The night before, the IOM said they would pick me up at midday. I couldn’t settle, fearing the immigration guards would find an excuse to cancel my flight if I were late.
Now – despite being awake for 30 hours – I still couldn’t risk napping on the bench and missing my flight to Canada. So I stayed awake, my dry eyes blinking, my excitement rising.
Finally, I boarded the plane. The screen on the back of the seat showed our location. As the plane flew over Europe and got farther away from Indonesia, my dream of seeing something – anything – outside Indonesia since 2014 was coming true.
As the plane began its descent, almost everyone seemed calm, their expressions revealing no sign of excitement or happiness. I was different.
The snowy landscape of Toronto came into view. My heart beat faster. Finally, it was my turn to disembark. The passengers walking alongside me to the terminal blew on their hands to keep them warm. The mother who sat next to me on the plane took off her jacket and wrapped it around her child’s body.
My coat, which was considered warm in Indonesia, did nothing to keep out the cold. But right then, I didn’t notice it. The excitement of arriving in Canada overcame any of that.
Walking toward the airport terminal, I realised, again, there were no guards accompanying me. In the past eight years in Indonesia, every time I was transferred from one detention centre to another, there were always at least 10 guards monitoring my every move.
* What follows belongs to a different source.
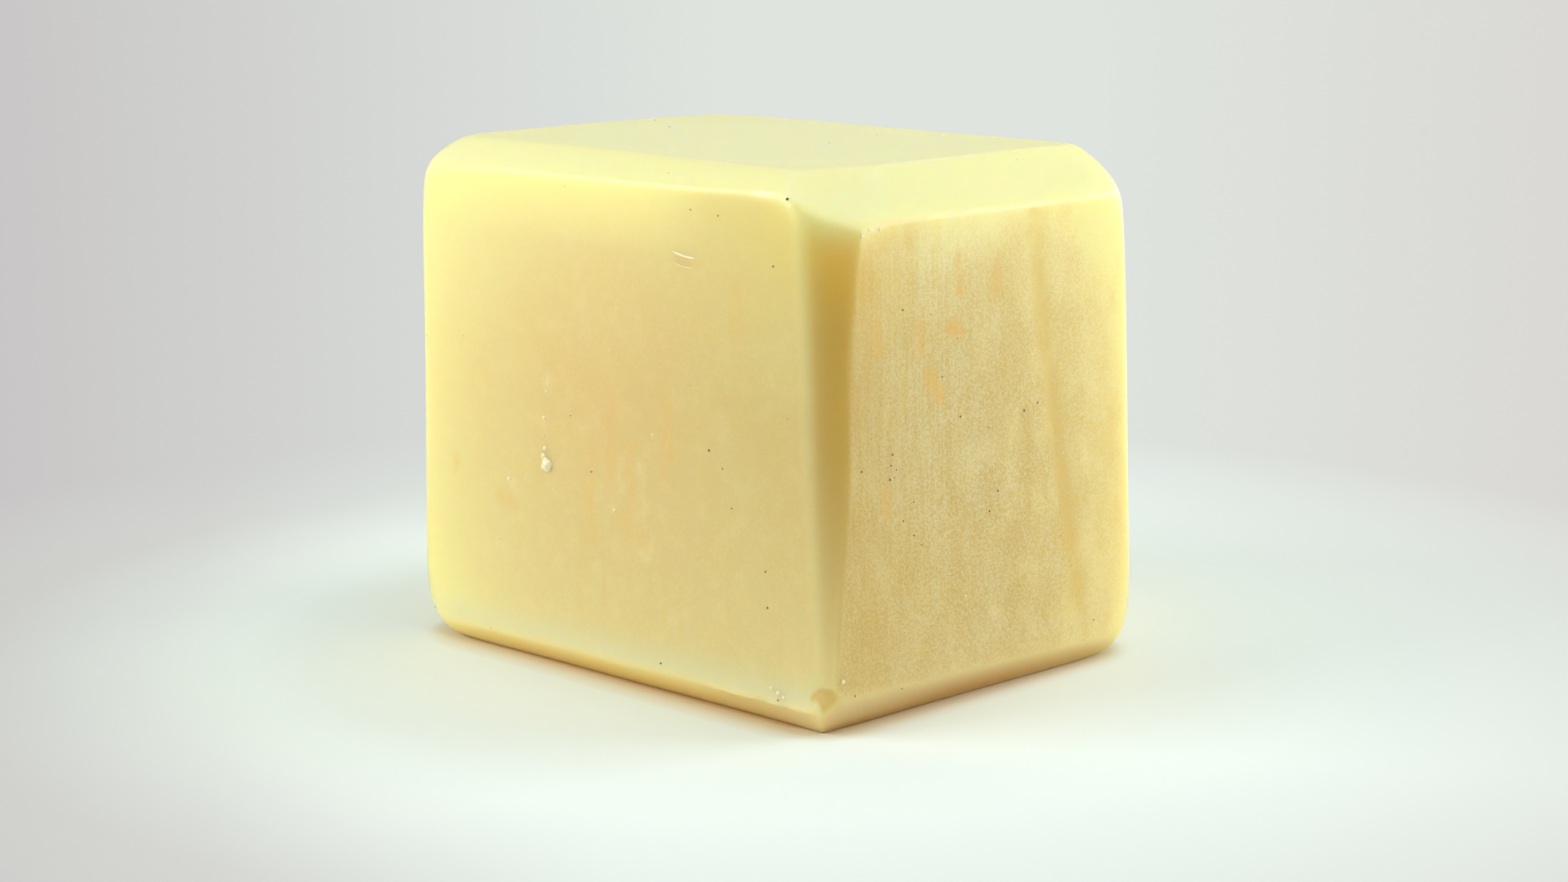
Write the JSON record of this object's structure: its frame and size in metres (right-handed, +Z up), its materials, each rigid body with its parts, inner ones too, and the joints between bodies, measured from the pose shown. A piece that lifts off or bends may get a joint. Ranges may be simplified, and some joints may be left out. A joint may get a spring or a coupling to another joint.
{
  "type": "bar of soap",
  "caption": "Blocky hand-cut bar of home-made soap with planed, rubbed edges, a smooth waxy face and a frosted face. Stands on its base and is used for washing.",
  "frame": {"origin": "middle of the base outline, on the surface that the bar stands on", "axes": "+Z up, +X along the smooth face from the plain end to the frosted end, +Y from the smooth face to the back"},
  "size_m": [0.0599, 0.0482, 0.052],
  "materials": {
    "soap": "cured natural soap, waxy and slightly translucent, pale honey yellow, smooth on one face and frosted with soda ash on the next"
  },
  "bodies": {
    "root": {"soap_bar": "soap"}
  },
  "joints": []
}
Now I was free.
I walked alone through the airport gate to meet my sponsors, who were holding a sign that read: “Welcome Shams”.
Outside it was still cold, but the welcome made my body glow. My sponsors had only met me online. To them, I was a stranger.
During my eight-year imprisonment in Indonesian prison camps, I blogged anonymously about the refugees’ living conditions, hoping to bring our plight to the world’s attention. To be safe, I had to use a pen name.
But that night, everyone called me by my own name. I was no longer invisible. I was no longer a label; an “illegal”; a number. I’d escaped the Taliban’s attempt to kill me, only to endure eight years imprisonment in Indonesia. At last, thanks to my sponsors and their friends, I was free.
Shams Erfan, 25, is a permanent resident in Canada and will take the Canadian citizenship test in 18 months’ time. He is a writer-in-residence at the George Brown College in Toronto and studies at the University of Toronto, with plans to become a human rights and immigration lawyer.